Here is a couple of them:
http://www.woodworkingtalk.com/f13/baby-bed-build-thread-43847/
http://www.woodworkingtalk.com/f13/baby-crib-build-34420/

I would suggest to build something that can convert into toddler bed then full size bed. Something like this: http://www.woodstore.net/3bedforallag.html
This appeares fairly simply. And from wood they are supposed to be good quality plans.


----------



## Ninefingers (Nov 19, 2012)

Preacherman --
In what way did you modify those plans? I like the overall design of the crib you built, and love your execution of it. I bought the plans, but haven't yet started cutting, and haven't compared the dimensions to a real mattress yet, either.

Dave


----------



## preacherman (Nov 29, 2011)

Ninefingers said:


> Preacherman --
> In what way did you modify those plans? I like the overall design of the crib you built, and love your execution of it. I bought the plans, but haven't yet started cutting, and haven't compared the dimensions to a real mattress yet, either.
> 
> Dave


If you look at the picture for the plans I purchased, CNCR1 from plansdesign.com you see this:







When finished mine looked like this:








It was altered to resemble this one my wife picked out from an online store:







You can see that I altered the side top rails. The original has a straight bottom with a sweeping downward curve on the top side. Mine ended up with a custom double height from back to front mantaining the same width throughout. I also changed the front top rail. The original has only a very slight curve where mine ended up nearly a complete circle. The back rail was built according to the plans. I also added to the bottom rail and molding around the bottom. Since that last pic I have added turned bun feet to lift the crib another four inches, but I do not have a picture for it.
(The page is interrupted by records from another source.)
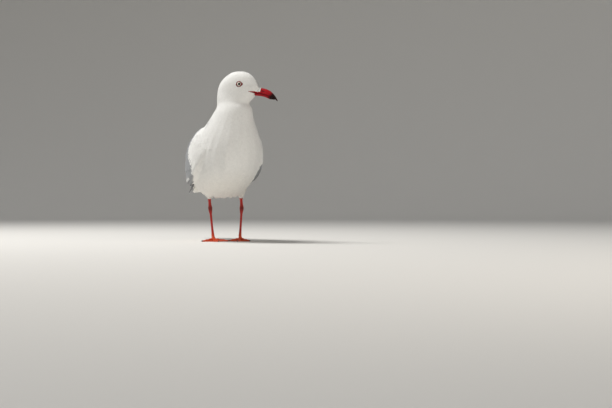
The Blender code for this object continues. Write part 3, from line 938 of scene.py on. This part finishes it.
def add_coats():
    front = MIDDLES[:, 1] < 0.5 * (MIDDLES[:, 2] - 120)
    white_trunk = ON_TRUNK & ~MANTLE
    face = (OWNER == HEAD) & open_eye(MIDDLES, 1.2, 0.7) & off_gape(MIDDLES)
    ahead, _, up = head_terms(FACE.points[FACE.triangles].mean(1))
    lore = (ahead > 21.0) & (ahead < 29.6 + 0.12 * up) & (up > -10.6)
    flank = is_wing(OWNER) & (behind_white(MIDDLES) < 0)
    # The tail's upper side has vanes behind its root, and the wings hang over its flanks.
    under = (FACES_OUT[:, 2] < -0.2) & (MIDDLES[:, 1] < 146)
    beside = (np.abs(MIDDLES[:, 0]) > 16.0) & (MIDDLES[:, 2] > 97.0)
    tail = (OWNER == TAIL) & ((MIDDLES[:, 1] < 128) | under) & ~beside
    thighs = (OWNER == THIGH_LEFT) | (OWNER == THIGH_RIGHT)
    add_coat("coat_head", 1, face, head_size, 7, 0.28, ruffle=0.01)
    add_coat("coat_lore", 8, lore, lore_size, 7, 0.17, lore_lift, ways=lore_lie, body=FACE)
    add_coat("coat_neck", 2, OWNER == NECK, neck_size, 11, 0.25, ruffle=0.02)
    add_coat("coat_breast", 3, white_trunk & front, body_size, 15, lift=side_lift)
    add_coat("coat_belly", 4, white_trunk & ~front, body_size, 15, lift=belly_lift, ruffle=0.10)
    add_coat("coat_flank", 7, flank, body_size, 15, lift=flank_lift, bent=True)
    add_coat("coat_tail", 5, tail, tail_size, 17, 0.2, tail_lift)
    add_coat("coat_thigh", 6, thighs, thigh_size, 11, 0.22, ways=thigh_lie, ruffle=0.12)


add_coats()


# Firm feathers


def add_vanes(name, seed, tracts, material, replaced=()):
    """Firm feathers from tracts. Each says what grow_feathers asks for, and how its feathers are coloured."""
    rng = np.random.default_rng(seed)
    points, smooth, triangles, colours, bake, vane = [], [], [], [], [], []
    total = 0
    for tract in tracts:
        paint = tract.pop("colours")
        p, n, s, t = grow_feathers(rng, **tract)
        tri = repeated(tract["shape"], len(s))
        local = np.stack([t * (tract["widths"] / 2)[:, None], s * tract["lengths"][:, None]], -1)
        vane.append(local.reshape(-1, 2)[tri.ravel()])
        bake.append(tuft_map(tract["path"][0][:, 1], s, t, tri))
        white = (1 - ramp(behind_white(p), -3.0, 1.0))[:, None]
        colours.append(blend(paint(s, t, rng).reshape(-1, 3), WHITE, white))
        points.append(p)
        smooth.append(n)
        triangles.append(tri + total)
        total += len(p)
    piece = make_mesh(name, np.vstack(points), np.vstack(triangles), material, np.vstack(smooth))
    set_tint(piece, np.clip(np.vstack(colours), 0, BRIGHTEST))
    set_map(piece, "OFBake", np.vstack(bake))
    set_map(piece, "vane", np.vstack(vane))
    if replaced:
        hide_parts(*replaced)


FRINGE = 0.06


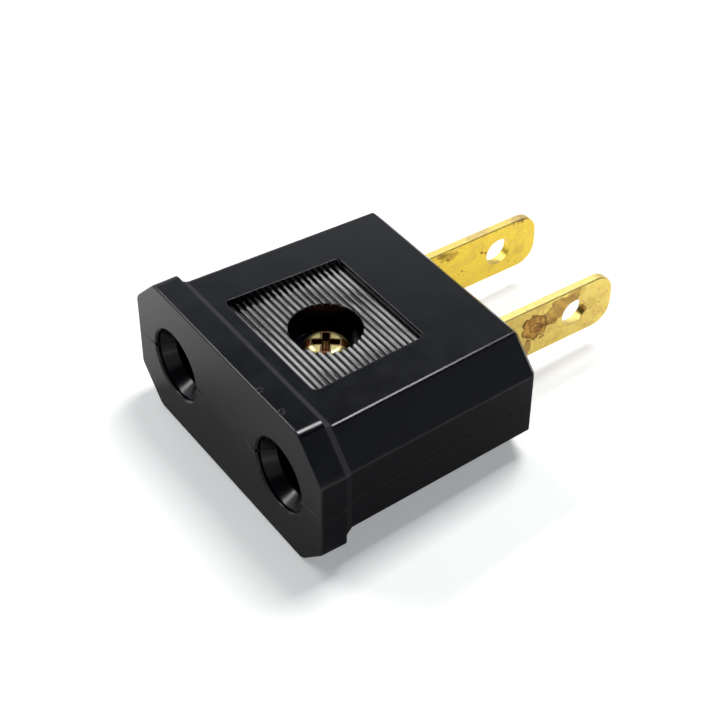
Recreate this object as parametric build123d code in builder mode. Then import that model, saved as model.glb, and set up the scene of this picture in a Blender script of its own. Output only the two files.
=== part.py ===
"""Plug adapter: a round two-pin socket in front, two flat blades behind.

The housing is two moulded shells that meet on the plane through the socket
axes, held by one screw in a deep well. Inside, each blade is riveted to the
tab of a rolled brass sleeve that grips a round pin.

Frame: X across the width, +Y out of the rear face along the blades, +Z up.
The origin is on the rear face, midway between the blades, on the parting plane.
"""
import os
from math import cos, radians, sin

from build123d import *

# Housing outline
body_length = 26.5
body_width_front = 32.4
body_width_rear = 30.4
body_height = 13.8
body_chamfer = 3.3
body_corner_r = 0.6
rear_bevel = 0.5
flange_length = 2.8
flange_width = 33.7
flange_height = 16.2
flange_chamfer_top = 3.85
flange_chamfer_bottom = 3.55
flange_corner_r = 1.2
flange_bevel = 0.12
neck_step = 0.45
neck_run = 1.3
seam_groove = 0.18
seam_notch = 0.34
seam_notch_length = 2.6
pip_places = [(6.06, -26.0), (9.69, -26.0)]
pip_r = 0.35
pip_height = 0.18

# Ribbed grip panel
panel_front = -21.3
panel_rear = -8.0
panel_width_front = 16.0
panel_width_rear = 14.8
panel_depth = 1.23
panel_corner_r = 0.6
rib_count = 19
rib_pitch = 0.68
rib_middle = -14.43
rib_width = 0.62
rib_height = 0.29
rib_facets = 5

# Round-pin sockets
socket_spacing = 19.0
socket_r = 3.9
socket_rim = 0.2
socket_straight = 0.5
socket_lead = 1.4
sleeve_room_r = 3.1
sleeve_room_end = -5.3
sleeve_inner_r = 2.0
sleeve_outer_r = 2.5
sleeve_mouth_r = 2.95
sleeve_flare = 0.8
sleeve_front = -19.3
sleeve_rear = -6.6
sleeve_slit = 0.9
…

My wife did not like the sleigh of the plans and wanted more curve. You will notice that the front and rear legs have a significant amount curve.
Make certain you measure the opening for the crib mattress!I had checked but I have forgotten now the exact measurements they need to be. If you simply build according to these plans you will have a big gap around the mattress and a bumper will not take up that much space. I think you only need like two finger widths around the matress but I forgot exactly how much.


----------



## GROOVY (Apr 27, 2008)

http://www.woodworkingtalk.com/f9/convertable-crib-plans-31926/
another one


----------



## Ninefingers (Nov 19, 2012)

Groovy --

I know you made some changes to your plans, too. What exactly did you do to make the mattress fit?


----------



## GROOVY (Apr 27, 2008)

I recut the tenon ends to shorten the ends and same for the sides, the challenge was doing it with one side of stock already cut with the arc.... it did make the spacing on the slats off a bit on the ends..


----------



## GROOVY (Apr 27, 2008)

Oh and USMC dont look for easy search for better.....


----------



## Troyscustom (Jan 7, 2013)

I took measuremnts off of my older daughters store bought crib to build my youngest ones, tried to save money since they are 10 months apart. Basically I made it big enough for the mattress to fit and what seemed like a good height again based off of our ecisting one. Then I made it out of construction grade lumber 1x and 2x materials . I kept it pretty basic other than the arched back. I can post pics if you lik just have to find them again.


----------